Sounds like you already did a lot of work! One misunderstanding on your part I think; Linux Mint 17.1 documentation is created with Publican software (the documentation is installed on your system and uses your system's help interface to access it). You can find the mintdoc repository here: https://github.com/linuxmint/mintdoc. For next version I think it's still planned to take the next step with this and make it easy for users to add their translations to it.

The user guides of Linux Mint 17.x in PDF/ODF format on the main website are all created by users of Linux Mint. The Linux Mint developers only wrote the Linux Mint 16 and earlier English user guides; other user guides have always been created by users of Linux Mint.
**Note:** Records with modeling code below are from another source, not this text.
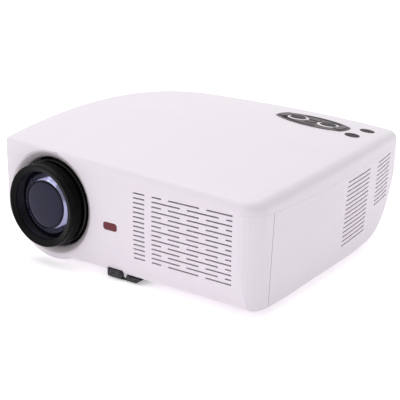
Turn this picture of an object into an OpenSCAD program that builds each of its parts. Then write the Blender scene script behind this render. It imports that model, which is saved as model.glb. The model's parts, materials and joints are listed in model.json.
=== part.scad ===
// LED projector with a slim tray-loading disc player in its left side.
// Body frame used below: X = 0 on the centre line, Y = 0 at the front face, Z = 0 at the underside.
// placed() moves it so that the origin is the bottom centre of the whole part. Millimetres.

/* [Body] */
// Widest width of the body, across the bowed sides
body_w = 326; // [316:1:340]
// Depth of the body from the front face to the rear
body_d = 355; // [350:1:370]
// Radius of the bow of the right side, seen from above
side_bow_r = 1200; // [1000:10:2000]
// Distance of the right side's widest place from the front face
side_bow_y = 120; // [100:1:180]
// Radius of the bow of the left side, seen from above
left_bow_r = 2150; // [1900:10:3000]
// Distance of the left side's widest place from the front face
left_bow_y = 40; // [30:1:80]
// Corner radius at the front right, seen from above
front_corner_r = 22; // [16:1:26]
// Corner radius at the front left, seen from above
left_corner_r = 4; // [3.5:0.5:12]
// Corner radius at the rear, seen from above
rear_corner_r = 14; // [10:1:20]
// Radius that turns the underside up into the rear
rear_curve_r = 105; // [98:1:108]
// Radius along the lower left edge
left_curve_r = 58; // [50:1:60]
// Radius along the other lower edges
low_edge_r = 4; // [3:0.5:6]
// Radius of the slight vertical bulge of the front
front_bulge_r = 900; // [700:10:2000]
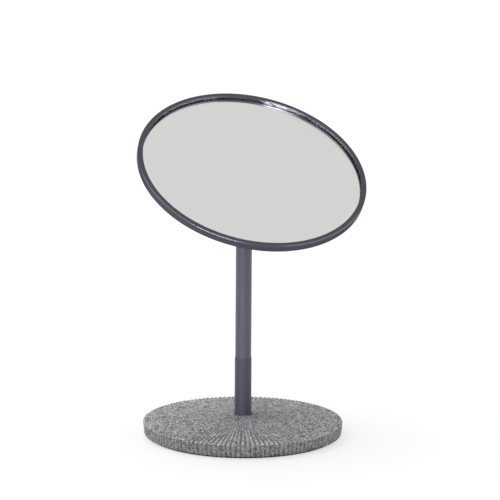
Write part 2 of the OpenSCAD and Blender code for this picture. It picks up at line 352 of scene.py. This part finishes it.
# Cast stone: the grain's tone plus each rib's own tone, with the side painted paler as painted light, picks the
# colour, and the flutes and pits are multiplied towards a dark that is painted shade in them.
def stoneMaterial(look):
    material, tree, shader = newMaterial("stoneCast")
    grain = placeGroup(tree, stoneGrain, Grain=look["grain"])
    streak = addNode(tree, "ShaderNodeAttribute", attribute_name="streak")
    tone = mathNode(tree, "MULTIPLY", streak.outputs["Fac"], look["streak"])
    tone = mathNode(tree, "ADD", grain.outputs["Tone"], tone)
    colour = colourRamp(tree, tone, look["tones"])
    # painted shade in the flutes and pits
    valley = addNode(tree, "ShaderNodeAttribute", attribute_name="flute")
    shade = mathNode(tree, "MULTIPLY", valley.outputs["Fac"], look["valley"])
    pits = mathNode(tree, "MULTIPLY", grain.outputs["Pit"], look["pits"])
    shade = mathNode(tree, "ADD", shade, pits, clamp=True)
    mix = addNode(tree, "ShaderNodeMix", data_type="RGBA", blend_type="MULTIPLY")
    tree.links.new(shade, mix.inputs[0])
    tree.links.new(colour, mix.inputs[6])
    mix.inputs[7].default_value = (*look["dust"], 1)
    tree.links.new(mix.outputs[2], shader.inputs["Base Color"])
    rough = mathNode(tree, "MULTIPLY", grain.outputs["Tone"], 0.15)
    tree.links.new(mathNode(tree, "ADD", rough, 0.8), shader.inputs["Roughness"])
    shader.inputs["Specular IOR Level"].default_value = 0.3
    addBump(tree, shader, grain.outputs["Height"], look["bump"], look["bumpDepth"])
    return material


# A clean surface with a breath of film: roughness is the slow tone times the film.
def clearMaterial(name, look):
    material, tree, shader = newMaterial(name)
    skin = placeGroup(tree, fineSkin, Grain=900.0, Drift=12.0, Speck=0.0)
    stops = [(0.3, look["dark"]), (0.7, look["light"])]
    tree.links.new(colourRamp(tree, skin.outputs["Tone"], stops), shader.inputs["Base Color"])
    film = mathNode(tree, "MULTIPLY", skin.outputs["Tone"], look["film"])
    tree.links.new(film, shader.inputs["Roughness"])
    shader.inputs["Metallic"].default_value = look["metal"]
    shader.inputs["Transmission Weight"].default_value = look["clear"]
    shader.inputs["IOR"].default_value = 1.52
    return material


silverLook = {
    "dark": (0.925, 0.925, 0.915), "light": (0.935, 0.935, 0.927), "film": 0.02,
    "metal": 1.0, "clear": 0.0,
}
glassLook = {
    "dark": (0.985, 0.99, 0.985), "light": (0.99, 0.993, 0.99), "film": 0.01,
    "metal": 0.0, "clear": 1.0,
}

finishes = {
    "stone": stoneMaterial(stoneLook),
    "graphite_metal": skinMaterial("graphiteCoat", graphiteLook),
    "mirror_glass": clearMaterial("mirrorSilver", silverLook),
    "fastener": skinMaterial("zincPlate", zincLook),
    "plated_steel": skinMaterial("zincSheet", {**zincLook, "drift": 40.0}),
    "nylon": skinMaterial("nylonNatural", nylonLook),
    "black_plastic": skinMaterial("plasticBlack", blackLook),
    "pad": skinMaterial("padFoamRubber", padLook),
    "foam": skinMaterial("foamTape", foamLook),
    "board": skinMaterial("hardboard", boardLook),
    "gasket": skinMaterial("glazingStrip", gasketLook),
}
glossCoat = skinMaterial("graphiteGloss", glossLook)
shadedFootCoat = skinMaterial("graphiteFoot", shadedFootLook)
for node, slot in slotOf.items():
    for materialSlot in nodes[node].material_slots:
        materialSlot.material = finishes[slot]
print("materials built:", len(finishes))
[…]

The developers are focusing on Publican as the way forward.

In short, the developers had already come to the conclusion PDF/ODF format was less that ideal for keeping the document up to date and especially a lot of redundant effort in translation. Have a look at mintdoc; perhaps this also addresses the core of the problem you saw? I don't know how your format compares to Publican, but IIRC Publican would allow individual strings to be translated--meaning with a new version of the user guide, translators would only need to change the added/changed strings--massive reduction of effort and simplifying of the work.

In any case, there is just too much email sent these days--not an excuse but just a fact of life that it can take a while before you get a reply. And yes, sometimes something will get missed and not get a reply :| For ideas like these it's usually best to talk to the developers directly, specifically try and catch Clem on #linuxmint-dev on irc.spotchat.org (or open HexChat / Konversation from your menu and type /join #linuxmint-dev to go to this channel). Come say hi anyway :) Drop your idea there, or if has been more than a week or two since your email ask if Clem has looked at it yet.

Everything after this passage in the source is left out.